Similarly, the negotiations on environmental services include negotiations on energy-relevant activities, such as services to reduce exhaust gases and improve air quality, nature and landscape protection services or services for the rehabilitation of mining sites. The environmental chapter of the WTO Doha Round can therefore make a very concrete contribution to the promotion of energy-efficient technologies. It is a contribution in the making that the trade community can bring to the upcoming UN Climate Change Conference in Bali.
A third area of importance comes under the “trade facilitation” negotiations. Here WTO members have been discussing possible improvements and clarification to the “transit” obligation contained in the old GATT rules that oblige member states to allow passage of goods in transit across their territories. This provision was drafted in 1947. In the current Doha Round, proposals have been tabled to clarify the meaning of this obligation and whether it includes fixed installations, such as pipelines.

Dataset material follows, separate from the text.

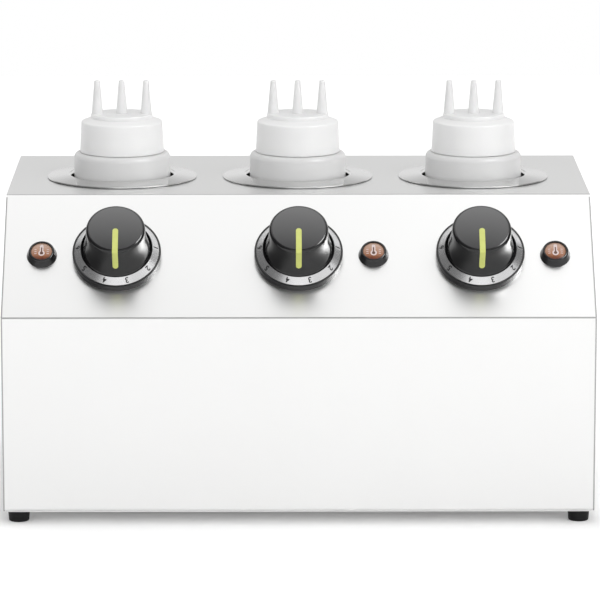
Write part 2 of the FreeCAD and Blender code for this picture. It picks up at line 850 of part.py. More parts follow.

Energy-related concerns also underlie proposals on export taxes and subsidies. There are proposals on the table addressing export restrictions on energy goods and other raw materials because these restrictions are more prevalent than in other traded goods, and represent a source of concern for importing countries as they increase prices of inputs. The question of subsidies in the form of low-priced energy products, especially natural gas, has recurrently stirred hot debates among WTO Members and is also part of the on-going negotiations.
Finally, Lamy said, the picture would not be exhaustive without a word about bio fuels. While bio fuels can provide us with the opportunity to address climate change, energy security and rural development, careful planning needs to be undertaken to make sure that they do not create new environmental and social problems. The negotiations to cut tariffs and discipline agriculture subsidies have the potential to contribute to the development of orderly trade in bio fuels.
It’s certain that the interlinked trio of issues: trade, energy supplies and climate change are likely to remain on top of the international negotiating agenda for some time.